Taking a Stand Through Kneeling


Mia Bishirjian

The varsity volleyball team kneels during the national anthem before their March 23 game with Louisa.

Malachi Keys, Staff Reporter

Despite potential backlash, a majority of the varsity volleyball team has been kneeling during the national anthem at home games in wake of recent local school and national events.

“It’s been something on my mind for a while, ever since Colin Kaepernick took a knee during a football game; it’s always something I’ve looked up to,” senior middle Olivia Deepak said.

National conversations became local when rumor of a WAHS football player using a racial slur against an AHS player during the March 19 game began circulating in both schools. Each building’s administrative team is currently investigating the alleged incident.

“Finding out that someone on our rival team, Western Albemarle’s football team, could have potentially said a racial slur towards someone on our own team, that’s when it really felt personal, and we should all get together and talk about it and do something,” Deepak said.

“With everything that’s going on right now, if we feel like the national anthem isn’t something that completely represents us, then I fully think it’s something that we shouldn’t be required to stand for,” junior right defensive specialist Julia Niehaus said.

“We’re really falling short of the life part of the declaration of independence (life, liberty and the pursuit of happiness). So many people have lost their lives, and they’re now not able to speak up for what they believe in, so I think it’s my responsibility to do my part in speaking up,” junior outside Maya Winterhoff said.

The team hopes that media coverage and attention from rival teams and families will help to educate others and, “build unity and a stronger community,” Niehaus said.

Over the past few years there has been an increasing number of people kneeling in protest for the national anthem, though not all experienced backlash like Kaepernick.

“I was a little bit scared of the repercussions. I mostly was just concerned for what some other parents in the stands and what opposing teams would think,” Niehaus said. “The more I thought about it, the more that I realized that…if it’s what I believe in, then I shouldn’t have any other reason to think that I shouldn’t do it.”

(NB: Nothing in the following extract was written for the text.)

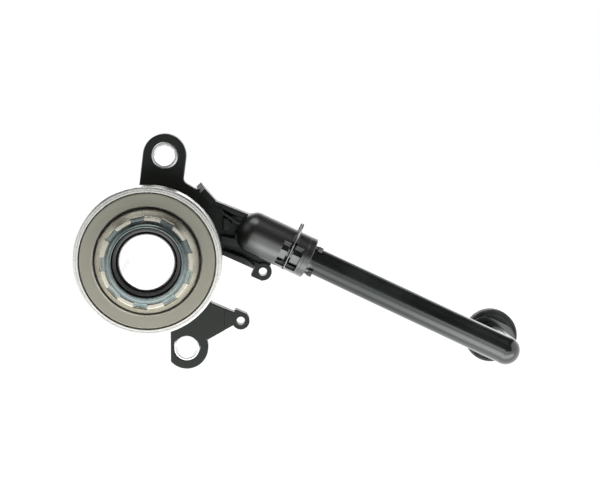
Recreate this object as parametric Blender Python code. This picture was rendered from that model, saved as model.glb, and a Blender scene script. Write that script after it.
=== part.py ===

The lady Patriots feel that they have succeeded in their mission if conversations are sparked.

“What we want is for people to be wondering why we’re doing this…. not to just anger people,” Deepak said. “I really want people to take a step back and understand what we’re fighting for, why we’re doing this, and how things need to change in America.”

Winterhoff said that she knows the team’s action isn’t going to solve racism, “but until you find a better solution, I’m going to keep kneeling for the national anthem.”